Yes, he’s got a wonderful talent for acquiring quality independent ballplayers. Yes, this season’s club was probably the best we’ve seen in this town in quite a few years, a seemingly perfect marriage of reliable starting pitching, a quality infield and the ability to go deep that at one point early this season had the Fish leading all of independent baseball in winning percentage.

But that’s not worth anything tonight when the RedHawks and Gary SouthShore Railcats take to the field in Fargo for Game 1 of the Northern League Championship Series.

Forney said Sunday night that he’d like to be back next year and given the loyalty Goldeyes owner Sam Katz has shown to his managers over the years, Forney will almost certainly be invited back.

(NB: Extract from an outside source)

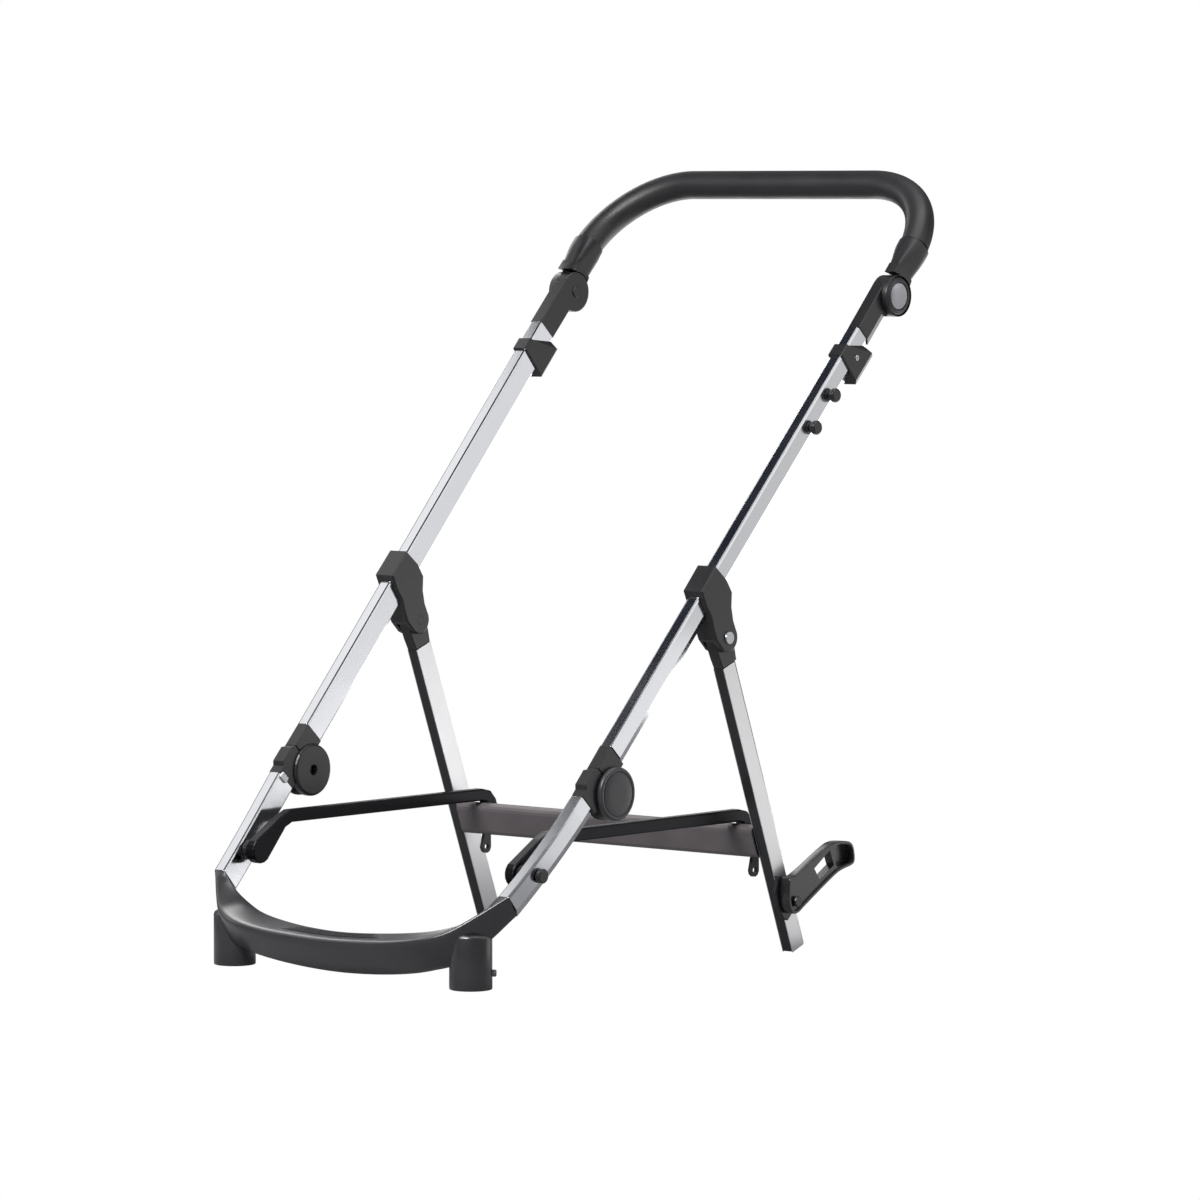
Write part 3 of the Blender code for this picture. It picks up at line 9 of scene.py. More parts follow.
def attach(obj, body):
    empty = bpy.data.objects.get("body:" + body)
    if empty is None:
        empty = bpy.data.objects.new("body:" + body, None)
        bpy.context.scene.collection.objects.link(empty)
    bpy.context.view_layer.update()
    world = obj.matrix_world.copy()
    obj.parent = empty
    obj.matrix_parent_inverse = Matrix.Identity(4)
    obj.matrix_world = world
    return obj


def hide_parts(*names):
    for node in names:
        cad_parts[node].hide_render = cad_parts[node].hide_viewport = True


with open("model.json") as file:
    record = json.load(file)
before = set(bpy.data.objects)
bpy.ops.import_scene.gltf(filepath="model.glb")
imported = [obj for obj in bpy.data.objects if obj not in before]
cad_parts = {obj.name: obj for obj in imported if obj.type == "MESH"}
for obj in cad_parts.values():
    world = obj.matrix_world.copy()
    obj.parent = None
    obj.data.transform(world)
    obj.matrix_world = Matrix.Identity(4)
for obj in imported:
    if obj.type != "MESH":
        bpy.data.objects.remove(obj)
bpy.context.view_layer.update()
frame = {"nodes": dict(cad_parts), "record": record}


# Front arch. The real one is a single moulding in glass-filled black nylon: a footrest with a raised
# lip, four low ribs on its tread and a round wheel socket under each end. It is pushed into the
# lower rails, whose ends hide its plugs, and the mould leaves a fine satin grain on it.
def linear(code):
    """Linear colour of an sRGB hex code."""
    parts = [int(code[i:i + 2], 16) / 255 for i in (1, 3, 5)]
    return tuple(c / 12.92 if c <= 0.04045 else ((c + 0.055) / 1.055) ** 2.4 for c in parts) + (1.0,)


def node(tree, kind, settings=None, links=None, **values):
    """Add a shader node: its settings, its socket values and the outputs that feed its sockets."""
    made = tree.nodes.new(kind)
    for key, value in (settings or {}).items():
        setattr(made, key, value)
    for key, value in values.items():
        made.inputs[key.replace("_", " ")].default_value = value
    for key, output in (links or {}).items():
        tree.links.new(output, made.inputs[key])
    return made


def blank(name):
    """A new material with a Principled shader; returns the material, its tree and the shader."""
    made = bpy.data.materials.new(name)
    made.use_nodes = True
    return made, made.node_tree, made.node_tree.nodes["Principled BSDF"]


def moulded(name, code, roughness, grain=0.45, relief=0.00001, coat=0.0, edge=0.0006):
    """Moulded plastic: an eroded grain of some tenths of a millimetre, slow tone changes, soft edges."""
    made, tree, shader = blank(name)
    place = node(tree, "ShaderNodeTexCoord").outputs["Object"]
    grain_noise = node(tree, "ShaderNodeTexNoise", None, {"Vector": place}, Scale=1000 / grain / 3,
                       Detail=3.0, Roughness=0.6)
    slow = node(tree, "ShaderNodeTexNoise", None, {"Vector": place}, Scale=18.0, Detail=4.0, Roughness=0.55)
    tone = node(tree, "ShaderNodeValToRGB", None, {"Fac": slow.outputs["Fac"]})
    base = linear(code)
    tone.color_ramp.elements[0].position = 0.3
    tone.color_ramp.elements[0].color = tuple(c * 0.86 for c in base[:3]) + (1.0,)
    tone.color_ramp.elements[1].position = 0.72
    tone.color_ramp.elements[1].color = tuple(min(c * 1.14, 1.0) for c in base[:3]) + (1.0,)
    gloss = node(tree, "ShaderNodeMapRange", None, {"Value": slow.outputs["Fac"]}, From_Min=0.3, From_Max=0.7,
                 To_Min=roughness - 0.04, To_Max=roughness + 0.05)
    corner = node(tree, "ShaderNodeBevel", {"samples": 4}, None, Radius=edge)
    relief_node = node(tree, "ShaderNodeBump", None, {"Height": grain_noise.outputs["Fac"],
                                                      "Normal": corner.outputs["Normal"]},
                       Strength=0.55, Distance=relief)
    tree.links.new(tone.outputs["Color"], shader.inputs["Base Color"])
    tree.links.new(gloss.outputs["Result"], shader.inputs["Roughness"])
    tree.links.new(relief_node.outputs["Normal"], shader.inputs["Normal"])
    shader.inputs["Coat Weight"].default_value = coat
    shader.inputs["Coat Roughness"].default_value = 0.22
    return made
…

But you’ve got to wonder at what point Katz — and the fans that have made him a wealthy man — are going to tire of being teased all summer, only to have their hearts broken come Labour Day.

And that goes for the Goldeyes team generally, not just Forney. Consider this stat: The Winnipeg Goldeyes have qualified for the Northern League playoffs in 13 of the last 15 years and failed to win a championship all 13 of those times.

That, folks, is starting to get a little stale. And what’s also getting old is the fact that a once boiling rivalry between the Goldeyes and RedHawks is beginning to get a little one-sided. The Fish and Redhawks have met in the playoffs nine times over the years — and Fargo has now won six of those nine meetings, including the last three.

Goldeyes right-hander Ace Walker watched the Fargo celebration Sunday night with disbelief. "We all worked too hard for it to end this way," said Walker, motioning to the Fargo celebration in front of him. "It’s not fair, really."

And it’s not fair, of course. It’s not fair that an entire season’s effort — 101 games, thousands of hours, hundreds of thousands of dollars — would be lost for lack of a simple 30-foot toss from the side of the mound to first base.

No, that’s not fair. But given the track record of this ballclub for a very long time now, it’s also not unexpected.